** begin AVAILABLE DATA **
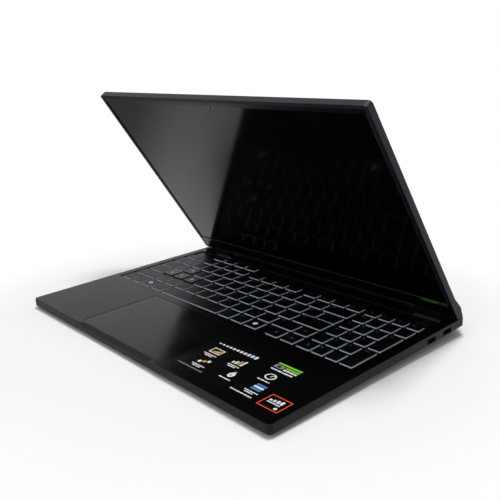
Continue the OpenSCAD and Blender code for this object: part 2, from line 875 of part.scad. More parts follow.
// Fan housing: plates above and below with round intakes, a wall on three sides, open to the fins
module fan_housing(side) {
    color("#2c2d30") on_desk() mirrored(side) translate([fan_x, fan_y, 0]) {
        difference() {
            block(-fan_half, fan_half, -fan_half, fin_y0 - 0.5 - fan_y, fan_z, fan_z + fan_h);
            block(-fan_half + 1.2, fan_half - 1.2, -fan_half + 1.2, fin_y0 + 5 - fan_y,
                fan_z + 0.5, fan_z + fan_h - 0.5);
            translate([0, 0, fan_z + fan_h - 1]) cylinder(h = 3, r = fan_eye);
            translate([0, 0, fan_z - 1]) difference() {
                cylinder(h = 2, r = fan_eye);
                cylinder(h = 3, r = 8);
                for (a = [30:120:270]) rotate(a) translate([0, -1.2, 0]) cube([fan_eye + 1, 2.4, 3]);
            }
        }
        translate([0, 0, fan_z]) cylinder(h = fan_h - 1, r = shaft_r);
    }
}

module fan_rotor(side) {
    color("#3a3b3e") on_desk() mirrored(side) translate([fan_x, fan_y, fan_z + 0.9])
        difference() {
            linear_extrude(fan_h - 1.9) {
                circle(hub_r);
                difference() {
                    for (i = [0:blades - 1]) rotate(i * 360 / blades)
                        translate([hub_r - 1, 0]) rotate(22) translate([0, -0.3]) square([fan_r, 0.6]);
                    difference() {
                        circle(fan_r + 20);
                        circle(fan_r);
                    }
                }
            }
            translate([0, 0, -1]) cylinder(h = fan_h, r = shaft_r + run_fit);
        }
}

module fan_housing_left() { fan_housing(-1); }
module fan_housing_right() { fan_housing(1); }
module fan_rotor_left() { fan_rotor(-1); }
module fan_rotor_right() { fan_rotor(1); }

module battery() {
    color("#1a1b1d") on_desk() {
        block(-battery_x, battery_x, battery_y0, battery_y1, floor_z + seat, floor_z + seat + cell_h);
        for (i = [-2:1]) {
            x = i * (cell_w + cell_gap) + cell_gap / 2;
            rounded_block(x, x + cell_w, battery_y0 + 2, battery_y1 - 2, floor_z + seat,
                -pad_tray - bracket_t - 0.4, 2);
        }
    }
}

module solid_state_drive() {
    color("#20242c") on_desk() {
        block(drive_x, drive_x + drive_l, drive_y, drive_y + drive_w, board_z - 2, board_z - 1.2);
        block(drive_x, drive_x + 8, drive_y - 2, drive_y + drive_w + 2, board_z - 3, board_z);
        for (i = [0:2])
            block(drive_x + 12 + i * drive_w, drive_x + 6 + (i + 1) * drive_w, drive_y + 3,
                drive_y + drive_w - 3, board_z - 3.2, board_z - 2 + eps);
    }
}

module memory_modules() {
    color("#1f4d35") on_desk() for (j = [0, 1]) {
        z = board_z - 1.2 - j * 1.8;
        block(-memory_x, memory_x, memory_y, memory_y + memory_w, z - 1, z);
        for (i = [-2:1]) block(i * 16 + 2, i * 16 + 14, memory_y + 4, memory_y + 16, z - 1.7, z - 1 + eps);
        if (j == 0) block(-memory_x - 2, memory_x + 2, memory_y + memory_w + 0.05,
            memory_y + memory_w + 6, board_z - 4.6, board_z);
    }
}

module wireless_card() {
    color("#20242c") on_desk() {
        block(card_x, card_x + card_w, card_y, card_y + card_l, board_z - 1.6, board_z - 0.8);
        block(card_x, card_x + card_w, card_y - 6, card_y - 0.05, board_z - 2.4, board_z);
        block(card_x + 3, card_x + card_w - 3, card_y + 6, card_y + card_l - 8,
            board_z - 2.6, board_z - 1.6 + eps);
    }
}

module speaker(side) {
    color("#26272a") on_desk() mirrored(side) difference() {
        rounded_block(speaker_x0, speaker_x1, speaker_y0, speaker_y1, floor_z + seat, -deck_t - 1.3, 3);
        translate([(speaker_x0 + speaker_x1) / 2, (speaker_y0 + speaker_y1) / 2, floor_z - 1])
            cylinder(h = 3, r = 8);
    }
}

module speaker_left() { speaker(-1); }
module speaker_right() { speaker(1); }

// Socket shell: a box from the side wall inwards, with the opening and a tongue in it
module socket(side, y, w, h, x_in, tongue) {
    mirrored(side) {
        difference() {
            block(x_in, shell_x, y - w / 2 - shell_t, y + w / 2 + shell_t,
                socket_z - h / 2 - shell_t, socket_z + h / 2 + shell_t);
            block(x_in + 1, shell_x + 1, y - w / 2, y + w / 2, socket_z - h / 2, socket_z + h / 2);
        }
        if (tongue > 0) block(x_in + 0.5, shell_x - 1, y - w / 2 + 1.2, y + w / 2 - 1.2,
            socket_z + 0.2, socket_z + 0.2 + tongue);
    }
}

module usb_a_sockets() {
    color("#8d9095") on_desk() {
        for (y = usb_a_right) socket(1, y, usb_a_w, usb_a_h, right_in, 1.6);
        socket(-1, usb_a_left, usb_a_w, usb_a_h, left_in, 1.6);
    }
}

module hdmi_socket() {
    color("#8d9095") on_desk() socket(-1, hdmi_y, hdmi_w, hdmi_h, left_in, 1.2);
}

module network_socket() {
    color("#77797e") on_desk() socket(-1, network_y, network_w, network_h, shell_x - plug_depth, 0);
}

module usb_c_sockets() {
    color("#8d9095") on_desk() for (y = usb_c_left) {
        difference() {
            block(-shell_x, -left_in, y - usb_c_w / 2 - 0.5, y + usb_c_w / 2 + 0.5,
                socket_z - usb_c_h / 2 - 0.4, socket_z + usb_c_h / 2 + 0.4);
            usb_c_slot(y, body_w / 2 - left_in);
        }
        block(-shell_x + 1, -left_in - 0.5, y - usb_c_w / 2 + 1.6, y + usb_c_w / 2 - 1.6,
            socket_z - 0.35, socket_z + 0.35);
    }
}

// Round socket with a bore, and a contact pin in it where pin is above 0
module round_socket(y, r, pin) {
    translate([-shell_x, y, socket_z]) {
        difference() {
            block(0, plug_depth + 1, -r - 1, r + 1, -min(r + 0.6, 2.7), min(r + 0.6, 2.7));
            translate([-1, 0, 0]) rotate([0, 90, 0]) cylinder(h = plug_depth + 1, r = r);
        }
        if (pin > 0) translate([2, 0, 0]) rotate([0, 90, 0]) cylinder(h = plug_depth - 1.5, r = pin);
    }
}

module audio_jack() {
    color("#1c1c1e") on_desk() round_socket(audio_y, jack_r, 0);
}

module power_socket() {
    color("#1c1c1e") on_desk() round_socket(power_y, power_r, 0.5);
}

// ---- Hinges --------------------------------------------------------------------------------

module hinge_bracket(side) {
    color("#6f7277") on_desk() mirrored(side) {
        translate([0, hinge_y, hinge_z]) {
            along_x(split_x + 0.3, notch_x1 - 1.6) circle(knuckle_r);
            along_x(notch_x0 + 0.6, split_x + 0.4) circle(pin_r);
        }
        block(web_x0, web_x1, hinge_y - web_t / 2, hinge_y + web_t / 2, -deck_t - 1.2, hinge_z);
        block(web_x0, web_x1, well[3] + 3.4, hinge_y + web_t / 2, -deck_t - 1.2, -deck_t);
    }
}

module hinge_cover_outline() {
    circle(barrel_r);
    translate([-barrel_r, -hinge_z]) square([2 * barrel_r, hinge_z]);
}

module hinge_cover(side) {
    color("#202124") on_desk() mirrored(side) translate([0, hinge_y, hinge_z]) {
        along_x(split_x + 0.5, notch_x1 - 1.3) difference() {
            hinge_cover_outline();
            circle(knuckle_r + 0.15);
            translate([-web_t / 2 - 0.15, -hinge_z - 1]) square([web_t + 0.3, hinge_z + 1]);
        }
        along_x(notch_x1 - 1.3, notch_x1 - 0.4) hinge_cover_outline();
    }
}

module hinge_arm(side) {
    color("#6f7277") on_lid() mirrored(side) difference() {
        union() {
            along_x(notch_x0 + 0.4, split_x) circle(knuckle_r);
            block(notch_x0 + 0.4, split_x, -12, 0, arm_z, arm_z + arm_t);
            block(notch_x0 + 0.4, notch_x1 - 2, -arm_l, -8, arm_z, arm_z + arm_t);
        }
        along_x(notch_x0, split_x + 1) circle(pin_r + run_fit);
        for (x = [notch_x0 + 6, notch_x1 - 8], y = [-14, -arm_l + 6])
            translate([x, y, arm_z - 1]) cylinder(h = 4, r = 1.1);
    }
}

module hinge_bracket_left() { hinge_bracket(-1); }
module hinge_bracket_right() { hinge_bracket(1); }
module hinge_cover_left() { hinge_cover(-1); }
module hinge_cover_right() { hinge_cover(1); }
module hinge_arm_left() { hinge_arm(-1); }
module hinge_arm_right() { hinge_arm(1); }

// ---- Lid -----------------------------------------------------------------------------------

module hinge_notches() {
    for (side = [-1, 1]) mirrored(side)
        block(notch_x0, notch_x1, notch_y, 5, lid_in - 1, lid_out + 1);
}

module lid_cover() {
    color("#33353a") on_lid() difference() {
        union() {
            difference() {
                union() {
                    rounded_block(-lid_half, lid_half, -lid_far, 20, lid_in, lid_out - lid_bevel, lid_r);
                    translate([-lid_half, -lid_far, lid_out - lid_bevel])
                        drafted(2 * lid_half, lid_far + 20, lid_bevel, lid_r, lid_bevel);
                }
                block(-body_w, body_w, 0, 30, -10, 10);
                rounded_block(-pocket_w / 2, pocket_w / 2, -lid_len + rim_w, 20, lid_in - 1,
                    lid_out - cover_t, rim_r);
            }
            along_x(-lid_half, lid_half) {
                translate([0, lid_out - lid_t / 2]) circle(lid_t / 2);
                translate([-nose_l, lid_in]) square([nose_l, lid_t]);
            }
        }
        hinge_notches();
    }
}

module display_panel() {
    color("#0c0d10") on_lid() {
        block(-panel_w / 2, panel_w / 2, picture_top - panel_edge, -chin_h + panel_low,
            panel_z, panel_z + panel_t);
        block(-panel_w / 2 + 24, panel_w / 2 - 24, -chin_h + panel_low - eps, -chin_h + 9,
            panel_z + 0.8, panel_z + 1.6);
    }
}

module display_frame() {
    half = pocket_w / 2 - gasket_w - 0.2;
    color("#222327") on_lid() difference() {
        union() {
            rounded_block(-half, half, -lid_len + rim_w + 0.15, -lid_len / 2, lid_in, panel_z - 0.05,
                rim_r);
            block(-half, half, -lid_len + rim_w + lid_r, -chin_h + 3, lid_in, panel_z - 0.05);
            block(-half, half, -chin_h + 3 - eps, -nose_l - seat, lid_in, lid_in + chin_t);
        }
        block(-display_w / 2, display_w / 2, picture_top, -chin_h, lid_in - 1, panel_z + 1);
        translate([0, camera_y, lid_in - 1]) cylinder(h = 4, r = lens_r + 0.1);
        hinge_notches();
    }
}

module edge_gasket() {
    half = pocket_w / 2;
    color("#121214") on_lid() for (side = [-1, 1]) mirrored(side)
        block(half - gasket_w - 0.1, half - 0.1, -lid_len + rim_w + lid_r, -chin_h,
            lid_in - 0.2, lid_in + 1);
}

module camera_module() {
    color("#101113") on_lid() {
        block(-camera_w / 2, camera_w / 2, -lid_len + rim_w + seat, picture_top - panel_edge - seat,
            panel_z, panel_z + 0.8);
        translate([0, camera_y, lid_in + 0.1]) cylinder(h = panel_z - lid_in, r = lens_r);
    }
}

module antennas() {
    color("#b59a52") on_lid() for (side = [-1, 1]) mirrored(side)
        block(antenna_x - antenna_w, antenna_x, -lid_len + rim_w + seat, picture_top - panel_edge - seat,
            panel_z, panel_z + 0.5);
}

top_case();
bottom_cover();
exhaust_hump();
front_feet();
rear_foot();
bottom_screws();
key_frame();
keyboard_plate();
dome_sheet();
touchpad_bracket();
mainboard();
cold_plate();
heat_pipes();
fin_stacks();
fan_housing_left();
fan_housing_right();
fan_rotor_left();
fan_rotor_right();
battery();
solid_state_drive();
memory_modules();
wireless_card();
speaker_left();
speaker_right();
power_socket();
network_socket();
hdmi_socket();
usb_a_sockets();
usb_c_sockets();
audio_jack();
hinge_bracket_left();
hinge_bracket_right();
hinge_cover_left();
hinge_cover_right();
hinge_arm_left();
hinge_arm_right();
lid_cover();
display_panel();
display_frame();
edge_gasket();
camera_module();
antennas();
touchpad();
power_button();
hot_keys();
function_keys();
number_keys();
upper_letter_keys();
middle_letter_keys();
lower_letter_keys();
game_keys();
modifier_keys();
space_bar();
enter_key();
arrow_keys();
pad_keys();
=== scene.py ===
"""Sixteen inch laptop computer: finishes, legends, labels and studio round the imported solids."""

import math

import bmesh
import bpy
import numpy as np
from mathutils import Matrix, Vector


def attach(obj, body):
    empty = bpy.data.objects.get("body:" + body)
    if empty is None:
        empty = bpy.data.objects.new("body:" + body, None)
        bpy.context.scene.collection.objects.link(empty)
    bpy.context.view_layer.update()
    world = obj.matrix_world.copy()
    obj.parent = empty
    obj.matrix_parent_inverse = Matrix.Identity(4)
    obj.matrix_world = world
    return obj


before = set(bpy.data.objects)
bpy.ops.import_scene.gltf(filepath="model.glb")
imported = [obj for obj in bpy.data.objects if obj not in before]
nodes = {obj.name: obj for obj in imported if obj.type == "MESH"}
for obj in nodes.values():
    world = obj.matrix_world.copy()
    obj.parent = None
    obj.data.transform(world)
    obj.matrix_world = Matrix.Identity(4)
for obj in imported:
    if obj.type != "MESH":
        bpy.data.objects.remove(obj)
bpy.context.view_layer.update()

# The deck plane and the inner face of the lid, in which the flat work is drawn in millimetres:
# x runs to the right, and y from the deck's front edge to the rear or from the hinge to the lid's top
MM = 0.001
DECK_TILT = math.radians(1.6)
LID_OPEN = math.radians(56.2)
DECK = Matrix.Translation((0, -0.1345606, 0.0111)) @ Matrix.Rotation(DECK_TILT, 4, "X")
HINGE = DECK @ Matrix.Translation((0, 0.2413, 0.0045))
LID = HINGE @ Matrix.Rotation(-LID_OPEN, 4, "X")
LID_FACE = LID @ Matrix.Translation((0, 0, -0.004)) @ Matrix.Rotation(math.pi, 4, "X")

# Heights of printed work in millimetres
PRINT_T = 0.04  # print on its own
LEGEND_T = 0.03  # ink on a key cap
FILM_T = 0.08  # film of a label, which carries its print
OVERPRINT = 0.01  # a print that lies over another
LETTER_T = 0.02  # half a letter's thickness, and a letter's middle stands OVERPRINT high
CAP_TOP = -0.1  # face of the key caps below the deck plane
CAP_DRAFT = 0.5  # inset of a cap's top from its foot


# ---- Shader trees --------------------------------------------------------------------------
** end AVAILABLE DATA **
[TASK PROMPT] Only the lines from the one holding "obj.matrix_world = world" through the end of the listing should be given again, exactly and with both ends included.

[SOLUTION TO THIS EXERCISE]
    obj.matrix_world = world
    return obj


before = set(bpy.data.objects)
bpy.ops.import_scene.gltf(filepath="model.glb")
imported = [obj for obj in bpy.data.objects if obj not in before]
nodes = {obj.name: obj for obj in imported if obj.type == "MESH"}
for obj in nodes.values():
    world = obj.matrix_world.copy()
    obj.parent = None
    obj.data.transform(world)
    obj.matrix_world = Matrix.Identity(4)
for obj in imported:
    if obj.type != "MESH":
        bpy.data.objects.remove(obj)
bpy.context.view_layer.update()

# The deck plane and the inner face of the lid, in which the flat work is drawn in millimetres:
# x runs to the right, and y from the deck's front edge to the rear or from the hinge to the lid's top
MM = 0.001
DECK_TILT = math.radians(1.6)
LID_OPEN = math.radians(56.2)
DECK = Matrix.Translation((0, -0.1345606, 0.0111)) @ Matrix.Rotation(DECK_TILT, 4, "X")
HINGE = DECK @ Matrix.Translation((0, 0.2413, 0.0045))
LID = HINGE @ Matrix.Rotation(-LID_OPEN, 4, "X")
LID_FACE = LID @ Matrix.Translation((0, 0, -0.004)) @ Matrix.Rotation(math.pi, 4, "X")

# Heights of printed work in millimetres
PRINT_T = 0.04  # print on its own
LEGEND_T = 0.03  # ink on a key cap
FILM_T = 0.08  # film of a label, which carries its print
OVERPRINT = 0.01  # a print that lies over another
LETTER_T = 0.02  # half a letter's thickness, and a letter's middle stands OVERPRINT high
CAP_TOP = -0.1  # face of the key caps below the deck plane
CAP_DRAFT = 0.5  # inset of a cap's top from its foot


# ---- Shader trees --------------------------------------------------------------------------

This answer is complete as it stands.